The "Staircase" Trick for Block Diffusion
The paper also mentions a special type of Diffusion Robot that works in "blocks" (chunks of text). To train these, the authors invented a "Staircase Attention" mechanism.
- The Analogy: Imagine a student taking a test. They are allowed to look at the questions they have already answered (the "clean history"), but they are strictly forbidden from peeking at the answers to the questions they are currently solving (the "current block").
- The Staircase: The "Staircase" mask is like a physical barrier that lets the student see the past questions but blocks their view of the current answer key. This allows the robot to learn efficiently without "cheating."
The Results: A Stable Genius
When they tested this new StableDRL method:
- No More Crashes: The robots trained for over 1,000 steps without crashing (previous methods crashed around step 300).

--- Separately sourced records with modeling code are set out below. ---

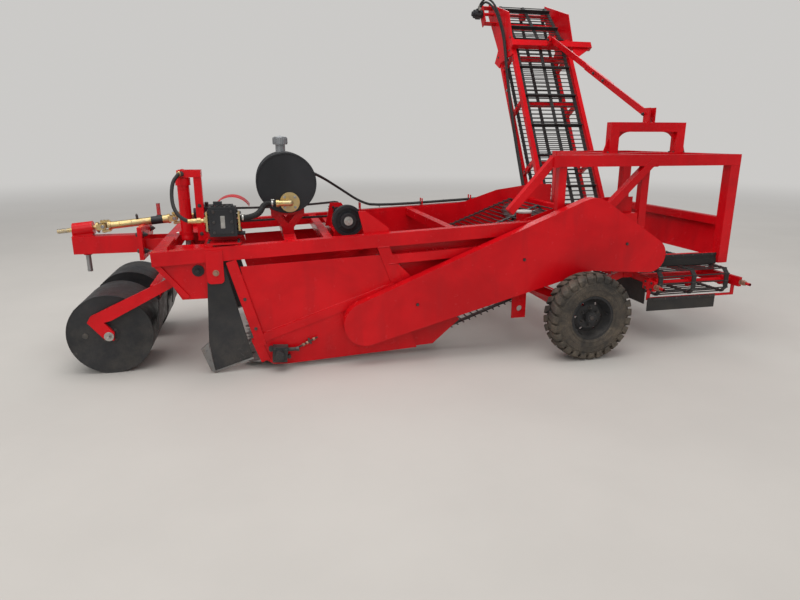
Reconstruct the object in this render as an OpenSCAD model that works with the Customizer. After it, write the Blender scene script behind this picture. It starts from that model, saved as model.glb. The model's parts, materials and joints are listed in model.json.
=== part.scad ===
// Towed potato harvester with a side elevator. Millimetres, +X to the rear, +Z up, ground at z = 0.
// Stations are measured from the wheel axle, and place() then moves the whole machine
// so that the origin is the middle of its footprint on the ground.

/* [Wheels] */
// Tyre diameter over the lugs
tyre_d = 690; // [600:5:760]
// Tyre width
tyre_w = 186; // [150:2:220]
// Rim diameter at the bead
rim_d = 322; // [280:2:360]
// Distance between the wheel centres
track = 2244; // [2240:2:2320]
// Hub cap diameter
hub_d = 96; // [80:2:110]

/* [Frame] */
// Half of the frame's width, to the outer face of the main beams
frame_half = 820; // [800:5:840]
// Width of the main beams
beam_w = 80; // [60:2:90]
// Height of the main beams
beam_h = 100; // [80:2:110]
// Slope of the main beams
beam_slope = 2.7; // [2:0.1:3.5]
// Centre height of the main beams at their front end
beam_front_z = 875; // [860:1:890]
// Wall of the sheet-metal panels
sheet_t = 4; // [3:1:8]

/* [Drawbar] */
// Width of the drawbar box
drawbar_w = 120; // [90:2:140]
// Height of the drawbar box
drawbar_h = 140; // [120:2:150]
// Radius of the tow pin
tow_pin_r = 19; // [16:0.5:22]
// Length of the tow pin below the drawbar
tow_pin_l = 150; // [120:5:180]
// Radius of the splined input stub
stub_r = 17.5; // [15:0.5:20]
// Slope of the input shaft
pto_slope = 5.4; // [4:0.1:6.5]

/* [Front rollers] */
// Roller diameter
roller_d = 600; // [540:5:620]
// Roller width
roller_w = 480; // [420:5:490]
// Gap between the two rollers
roller_gap = 330; // [320:5:380]
// Wall of the roller drums
roller_t = 8; // [5:1:12]

/* [Digging body] */
// Slope of the main rod web
web_slope = 21; // [20:0.5:22]
// Spacing of the web rods
rod_pitch = 56; // [40:1:70]
// Radius of the web rods
rod_r = 5.5; // [4:0.5:7]

/* [Rear frame] */
// Height of the top rails
top_z = 1570; // [1540:5:1600]
// Size of the top rails and rear posts
rail_h = 90; // [70:2:90]
// Height of the portal above the top rails
portal_h = 270; // [240:5:300]

/* [Elevator] */
// Width of the elevator over its side rails
elev_w = 780; // [740:5:780]
// Length of the elevator from its foot shaft
elev_l = 3530; // [3300:10:3600]
// Slope of the elevator as parked
elev_slope = 58.5; // [57:0.5:60]
// Height of a rubber flight
flight_h = 46; // [30:2:50]
// Spacing of the rubber flights
flight_pitch = 400; // [300:10:500]

/* [Tank] */
// Oil tank diameter
tank_d = 460; // [400:5:480]
// Oil tank length
tank_l = 560; // [480:5:600]

/* [Hidden] */
red = [0.78, 0.05, 0.07];
black = [0.06, 0.06, 0.07];
steel = [0.45, 0.45, 0.46];
gold = [0.72, 0.58, 0.26];
rubber = [0.09, 0.09, 0.09];
grey = [0.42, 0.43, 0.44];

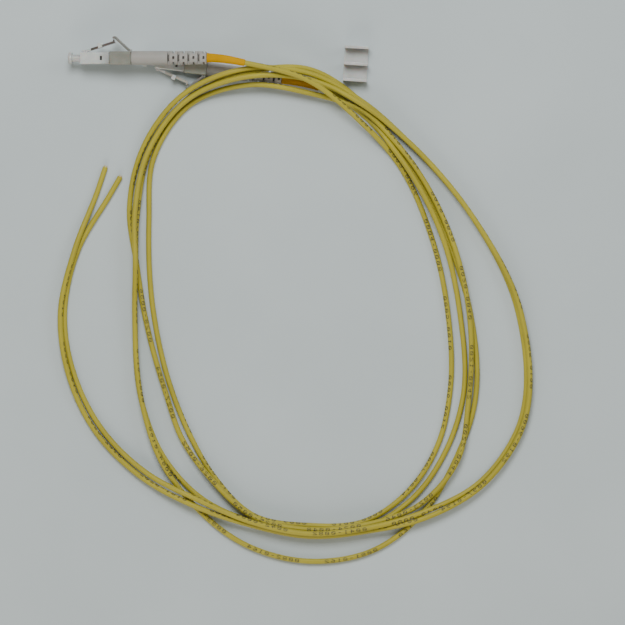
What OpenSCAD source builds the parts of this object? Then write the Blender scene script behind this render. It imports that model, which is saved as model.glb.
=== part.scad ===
// Two-leg fibre optic cord. Each leg is a 2 mm single-fibre cord with a small
// latching plug at one end and a bare cut end at the other. Both legs lie wound
// together in three loose turns, with a loose duplex clip beside them.
//
// Frame: millimetres, +Z up. The origin is on the surface that everything lies on,
// under the middle of the box round the two plugs and the clip. +X runs along
// plug A from its nose to its boot. +Y is the way that the latch of plug A points.
//
// Each plug is drawn in its own frame first: X along the plug from the front face
// of its nose to the rear, Y towards its latch, Z across. A trailing _x is a
// distance along that axis.

/* [Cord] */
// Outside diameter of the cord's jacket
cord_d = 2.0; // [1.8:0.1:2.1]
// Bore of the jacket, which the yarn fills
jacket_bore_d = 1.5; // [1.3:0.1:1.6]
// Diameter of the tight buffer on the fibre
buffer_d = 0.9; // [0.8:0.05:0.95]
// Length of the straight cut end of each leg
cut_length = 8.0; // [4:0.5:12]
// How far the buffer stands out of the cut jacket
buffer_out = 0.3; // [0:0.1:1]

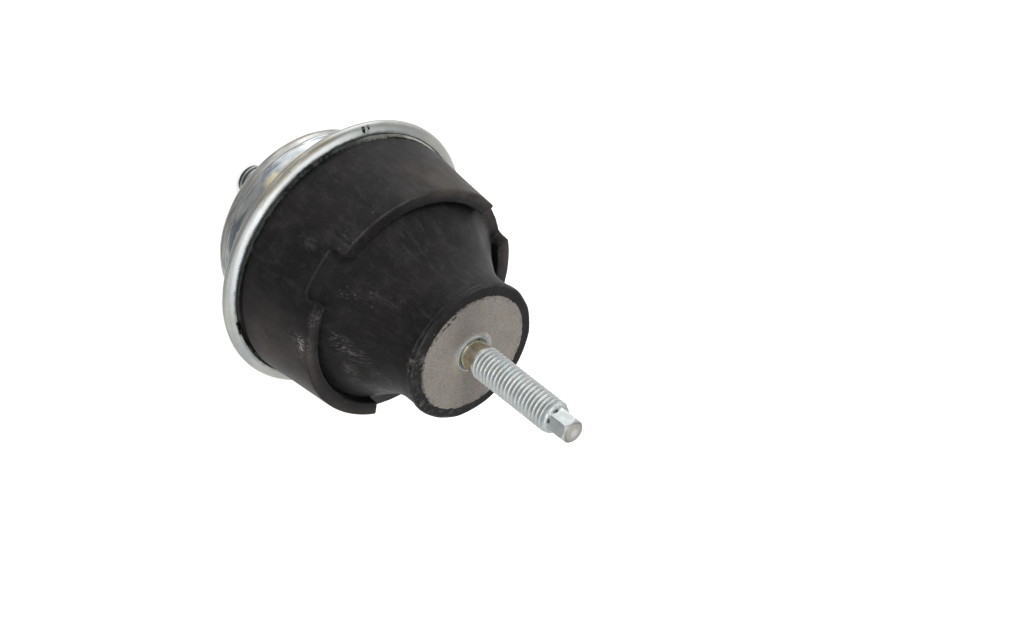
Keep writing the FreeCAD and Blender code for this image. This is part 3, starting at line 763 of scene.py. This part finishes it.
    jagged = rubber.plus(radius, product(rubber.minus(rubber.cloud(place, 0.9, 3, 0.65, 1), 0.5), 1.3))
    foot = change(height, 26.3, 25.9)
    strip = product(foot, change(jagged, 39.3, 39.5))
    seen = around(-60, 46, 6)
    grey = rubber.blend(rubber.cloud(place, 1.8, 3, 0.6), (0.012, 0.015, 0.014), (0.058, 0.066, 0.06))
    brown = rubber.blend(rubber.cloud(place, 1.8, 3, 0.6), (0.075, 0.072, 0.064), (0.23, 0.23, 0.21))
    # Painted shade: the strip near black in the crevice under the rim and along ragged lines.
    crevice_shade = either(
        around(45, 92, 1.5),
        product(
            either(around(-44, -37, 1.5), around(-34.5, -25.5, 1), around(-23.5, -16.5, 1.5)),
            patches(place, 1.5, 0.4, 0.5, rough=0.65)),
        product(around(14, 46, 3), change(jagged, 40, 39.7)),
        product(around(-130, -75, 4), change(jagged, 39.75, 39.6)))
    lining = rubber.blend(seen, brown, grey)
    rubber.paint(rubber.blend(crevice_shade, lining, (0.004, 0.004, 0.004)), strip)
    # Painted highlight: a light line along the foot's outer edge in this sector.
    edge_highlight = product(foot, out(39.85, 40.2, 0.1), around(-130, -84, 3))
    rubber.paint((0.55, 0.55, 0.52), edge_highlight, 0.8)
    # Painted shade: near black in the gap between the foot and the lip.
    crack_shade = product(
        foot, within(jagged, 38.9, 39.6, 0.12),
        either(around(12, 92, 5), around(-130, -74, 4), product(around(-50, 12, 5), 0.7)))
    rubber.paint((0.003, 0.003, 0.003), crack_shade)
    # Painted shade under the rim.
    under_rim_shade = product(change(height, 27.3, 26.5), change(jagged, 38.9, 39.2), around(45, 90, 2.5))
    rubber.paint((0.003, 0.003, 0.003), under_rim_shade)

    matt = change(broad, 0.3, 0.7, 0.44, 0.56)
    dulled = either(matt, product(wear_and_highlight, 0.8), product(marks, 0.8), product(veil, dust_and_sheen, 0.7))
    rubber.surface["Specular IOR Level"].default_value = 0.2
    rubber.surface["Sheen Weight"].default_value = 0.07
    rubber.surface["Sheen Roughness"].default_value = 0.35
    rubber.surface["Sheen Tint"].default_value = (1, 0.95, 0.92, 1)
    skin = rubber.bump(rubber.cloud(place, 0.3, 3, 0.6), 0.3, 0.035)
    flow = rubber.bump(rubber.cloud(upright, 2, 2, 0.5), 0.35, 0.08, skin)
    relief = rubber.minus(marks, wear_and_highlight)
    return rubber.finished(roughness=dulled, normal=rubber.bump(relief, 0.25, 0.05, flow))


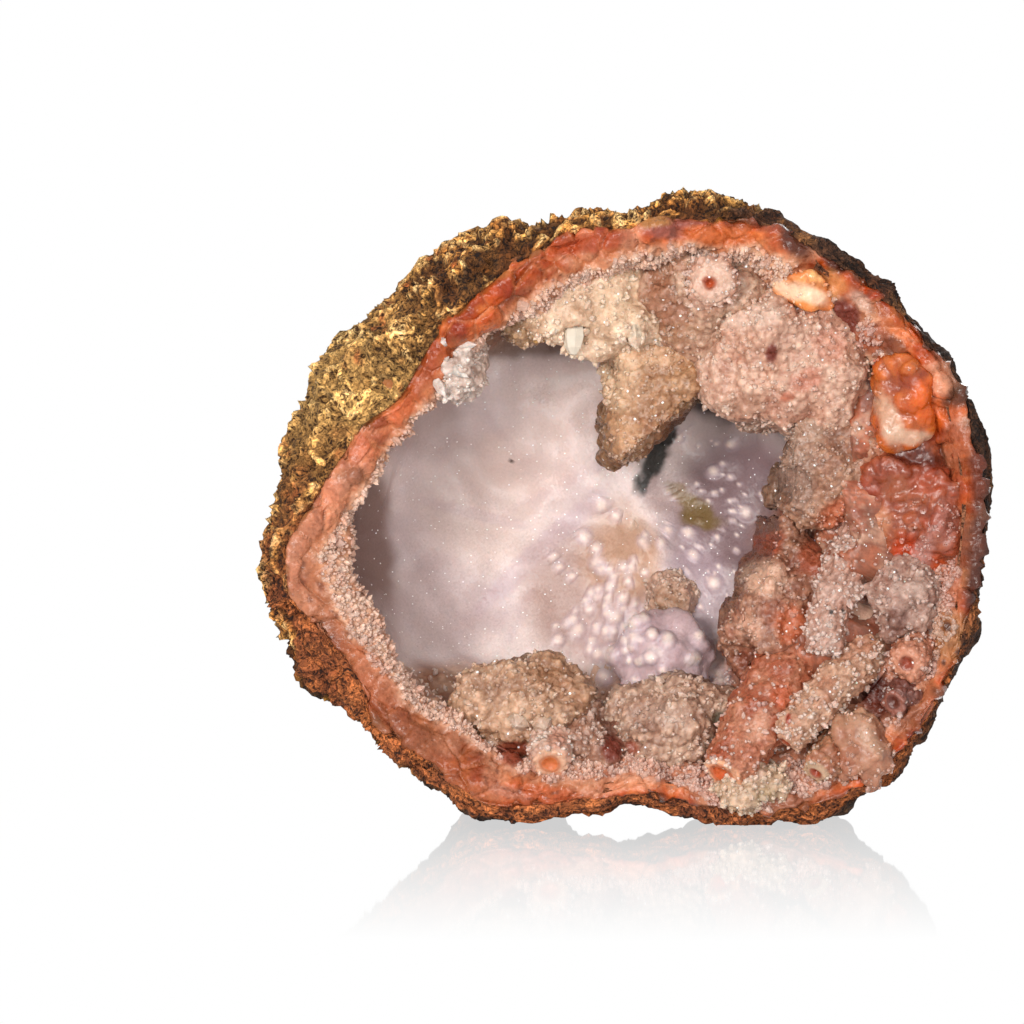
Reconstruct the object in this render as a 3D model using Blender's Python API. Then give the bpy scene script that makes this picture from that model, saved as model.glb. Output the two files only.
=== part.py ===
"""Half of a broken quartz geode with stalactites in its hollow.

Metres, +Z up. The half stands on its edge with its open face towards -Y. The origin is at the
middle of its box, on the ground it stands on.
"""

import math

import bmesh
import bpy
import numpy as np
from mathutils import Vector, noise

NAME = "quartz_stalactite_geode"
MM = 0.001
GAP = 0.3 * MM  # clearance between two growths that touch

# The wall is described in polar form about this line, which runs along Y.
AXIS_X, AXIS_Z = 0.0, 46.0
DEPTH = 50.0  # open face to the back, mm
SEGMENTS = 84
REST_Z = 0.0  # the ground, mm

# Outline of the nodule at its widest, by angle from +X towards +Z: (degrees, radius in mm).
OUTLINE = [
    (0, 52.3), (10, 52.4), (20, 52.3), (30, 51.2), (40, 49.6), (50, 48.0), (60, 47.8), (70, 46.9),
    (80, 44.9), (90, 42.6), (100, 43.1), (110, 43.2), (120, 44.7), (130, 45.6), (140, 45.8),
    (147, 47.6), (151, 50.4), (156, 49.2), (162, 48.9), (170, 50.8), (180, 51.3), (190, 52.6),
    (200, 53.8), (206, 53.4), (212, 50.8), (220, 49.6), (230, 48.1), (237, 48.2), (244, 49.6),
    (251, 48.4), (258, 45.2), (264, 43.2), (270, 42.4), (276, 43.0), (282, 44.8), (288, 47.4),
    (294, 50.0), (300, 52.4), (307, 53.4), (313, 55.0), (320, 54.4), (330, 53.9), (340, 53.2),
    (350, 52.0),
]
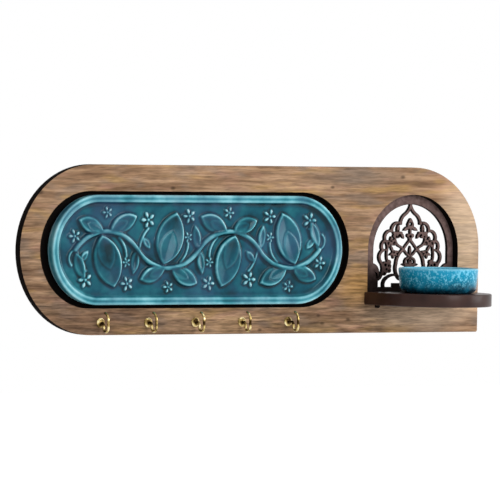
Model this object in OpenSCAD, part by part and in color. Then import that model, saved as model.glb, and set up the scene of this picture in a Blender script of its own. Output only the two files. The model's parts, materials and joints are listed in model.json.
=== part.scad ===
// Wall key holder: a long board with a round left end, a glazed relief tile in a
// stadium window, a pierced lattice behind an arched niche, a small shelf with a
// bowl on it and a row of brass cup hooks. It hangs on the wall by two keyholes.
// X runs along the board, Z is up, the wall is the plane Y = 0 and the front faces -Y.

/* [Board] */
// Length of the board
board_length = 560; // [540:1:640]
// Height of the board; its left end is a half circle of this height
board_height = 170; // [164:1:200]
// Thickness of the board
board_thickness = 9; // [8:0.5:14]
// Radius of the top right corner
corner_radius = 83; // [50:1:85]
// Radius that eases the bottom right corner
foot_radius = 2; // [1:0.5:10]

/* [Tile window] */
// Height of the stadium window that frames the tile
window_height = 117; // [105:0.5:122]
// Wood left of the window
end_margin = 23.25; // [18:0.25:32]
// Wood between the window and the niche
post_width = 23.75; // [19:0.25:34]

/* [Arched niche] */
// Radius of the arch
arch_radius = 57; // [50:0.5:62]
// Wood right of the niche
niche_margin = 26.5; // [20:0.5:36]

/* [Back panels] */
// Thickness of the two panels glued behind the board
panel_thickness = 3.5; // [2.5:0.25:6]
// How far a panel reaches past its opening, for the glue
panel_overlap = 5.5; // [3:0.25:5.5]

/* [Pierced lattice] */
// Radius of the round-headed field that holds the lattice
field_radius = 46.8; // [42:0.1:49]
// Height of the solid rail left above the shelf
rail_height = 4.6; // [3:0.1:8]
// How far the lattice sits to the right of the arch's middle
field_shift = 3; // [0:0.1:4]
// Width of the scalloped outline bars
outline_bar = 3; // [2.6:0.1:4]
// Width of the inner straps
strap_bar = 2.3; // [2:0.1:3.4]

/* [Tile] */
// Gap between the tile and the window above and below
tile_gap = 3.5; // [2:0.25:6]
// Gap between the tile and the window at each end
tile_end_gap = 11.5; // [6:0.25:14]
// Thickness of the tile at its rim
tile_thickness = 14.5; // [12:0.5:20]
// Width of the raised rim
rim_width = 7.5; // [4:0.5:9]
// How far the relief ground lies below the rim
ground_depth = 4; // [2.5:0.25:5.5]
// Rounding of the rim's edges
rim_round = 1.6; // [1:0.1:2]
// How far the tile's lower edge is trimmed back all round
back_trim = 2.5; // [1:0.25:4]
// Thickness of the vine's stems
stem_thickness = 6; // [4:0.2:7]

/* [Shelf] */
// Width of the shelf
shelf_width = 121; // [110:0.5:130]
// Depth of the shelf from the board to its round front
shelf_depth = 96.5; // [85:0.5:120]
// Thickness of the shelf
shelf_thickness = 13; // [10:0.5:16]
// Height of the shelf's top below the board's middle
shelf_drop = 43; // [40:0.5:50]
// Bevel of the shelf's edges
shelf_bevel = 0.8; // [0.4:0.1:2]

/* [Bowl] */
// Outer radius at the rim
bowl_radius = 41; // [34:0.5:46]
// Height of the bowl
bowl_height = 26; // [18:0.5:40]
// Thickness of the wall
bowl_wall = 4; // [3:0.25:5]
// How far the bowl's middle stands in front of the board
bowl_reach = 45; // [45:0.5:49]

/* [Cup hooks] */
// Number of hooks
hook_count = 5; // [3:1:6]
// How far the outer hooks stand in from the ends of the window's straight edges
row_inset = 14.75; // [8:0.25:24]
// How far the row's middle sits to the left of the window's middle
row_shift = 1; // [0:0.5:4]
// Thickness of the brass wire
wire_thickness = 2.6; // [2.2:0.1:3]
// Outer radius of the collar
collar_radius = 4.75; // [4:0.25:6]
// Height of the collar
collar_height = 2.4; // [2:0.1:3]
// Inner width of the hook's loop
loop_width = 5.9; // [5:0.1:8]

/* [Fixings] */
// Depth of the keyholes in the back of the board
keyhole_depth = 6.5; // [5:0.25:7]
// Radius of the round entry of a keyhole
keyhole_radius = 5; // [4.5:0.1:5.5]
// Distance of the keyholes from the board's ends
keyhole_inset = 90; // [86:1:140]
// Thickness of the screws that hold the shelf
screw_thickness = 3.5; // [3:0.1:4.5]
// Length of the screws that hold the shelf
screw_length = 30; // [25:1:40]
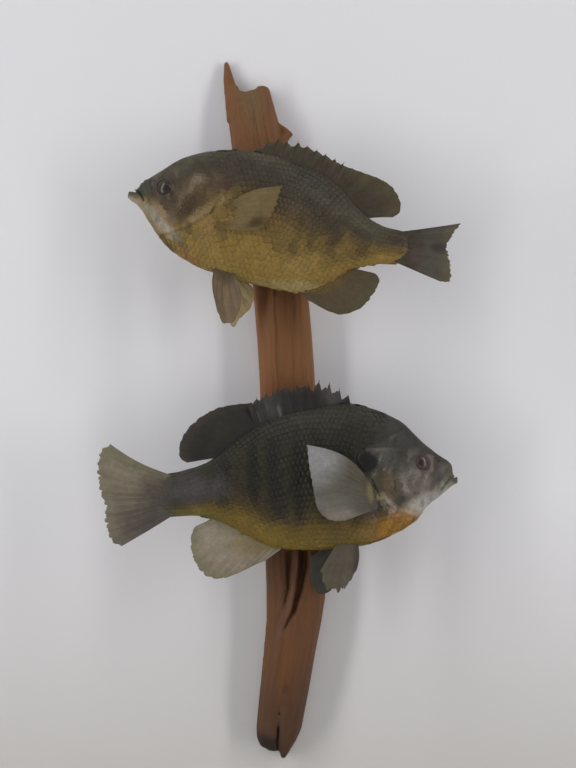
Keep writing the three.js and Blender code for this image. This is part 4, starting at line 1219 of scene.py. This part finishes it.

- Better Thinking: Because the training was stable, the robots could actually learn complex reasoning skills (like solving math problems and Sudoku) much better than before.
- State-of-the-Art: The robots using this new method became the best in the world at these tasks, beating even the previous top models.
Summary
The paper is about fixing a broken training method for a new type of AI. The old method was too sensitive to "bad guesses," causing the AI to panic and crash. The new method (StableDRL) acts like a stricter, smarter coach that puts a hard limit on mistakes and averages out the noise, allowing the AI to learn steadily and become a genius at reasoning.